- [TASK INSTRUCTIONS]
Extract, unchanged, each line of the listing below from its first line through the line that contains "clear decorating strip.", inclusive, and nothing else.

-- start of GIVEN MATERIAL --

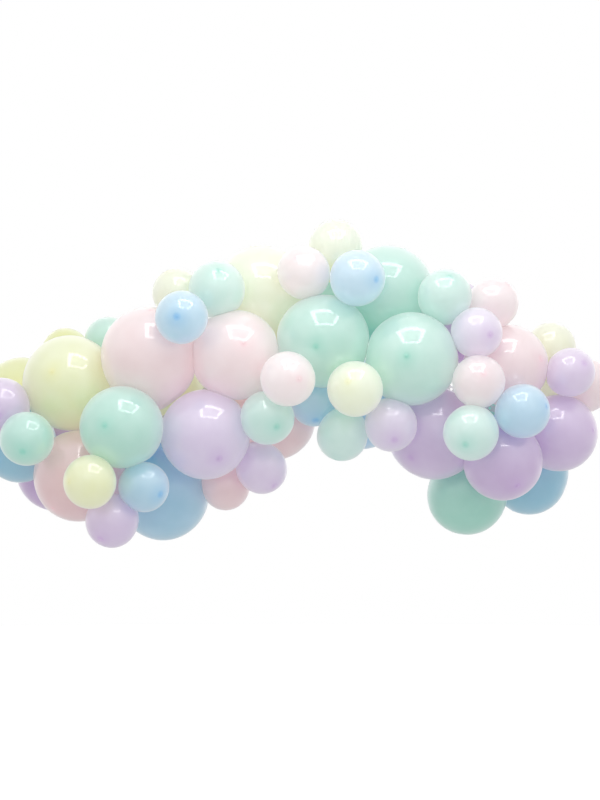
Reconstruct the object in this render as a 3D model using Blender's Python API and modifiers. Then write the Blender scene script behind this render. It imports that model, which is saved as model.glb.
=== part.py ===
"""Balloon garland: pastel latex balloons packed along a clear decorating strip.

The frame has +X along the garland to the right, +Y towards the wall that it hangs on and +Z up.
The origin is on the back face of the strip, at the crown of the swag, where the garland is hung.
"""
from collections import namedtuple
from math import cos, pi, radians, sin, sqrt

import bmesh
import bpy
import numpy as np
from mathutils import Matrix, Vector

MM = 0.001

# ---- the decorating strip: a thin flat band that the necks are tied to
STRIP_WIDTH = 14 * MM
STRIP_THICKNESS = 0.8 * MM
STRIP_ROOM = 8.5 * MM          # half the width of the channel that the balloons leave for it
STRIP_STEP = 28 * MM           # length of one flat facet along the band
HOLE_RADIUS = 3 * MM
HOLE_SIDES = 8
HOLE_OFFSET = 12 * MM          # from a hanging point to the hook hole on each side of it

# ---- the balloons, in radii of the round body unless millimetres are named
NECK_AT = 1.30                 # from the centre to the neck, on a balloon with room behind it
LIP_AT = 1.42                  # from the centre to the end of the rolled lip
LEAST_REACH = 1.06             # the shortest that a crowded balloon's lip comes from its centre
SHOULDER_POWER = 2.2           # how late the body starts to narrow towards the neck
SHOULDER_FULLNESS = 0.75       # how full the shoulder stays, less is fuller
TOUCH_GAP = 0.3 * MM           # left between two balloons that press on each other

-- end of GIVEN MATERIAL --

- [PROBLEM SOLUTION]
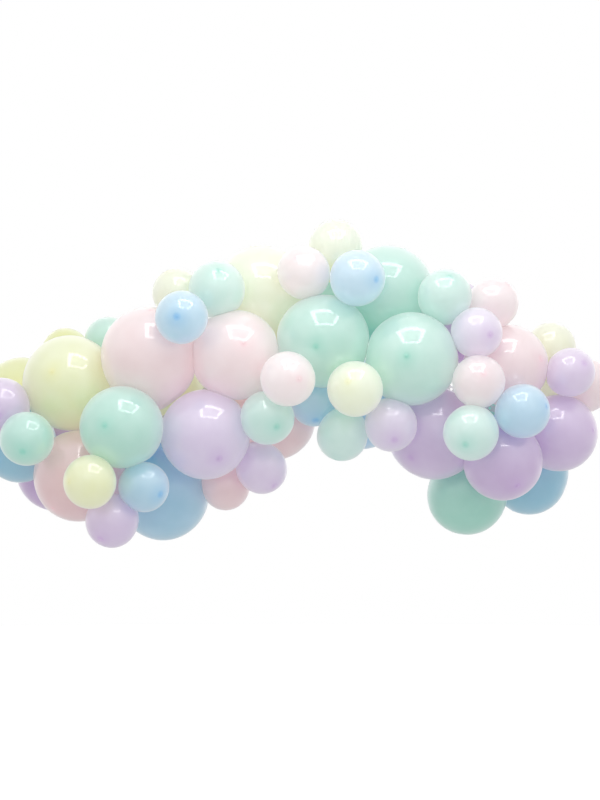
Reconstruct the object in this render as a 3D model using Blender's Python API and modifiers. Then write the Blender scene script behind this render. It imports that model, which is saved as model.glb.
=== part.py ===
"""Balloon garland: pastel latex balloons packed along a clear decorating strip.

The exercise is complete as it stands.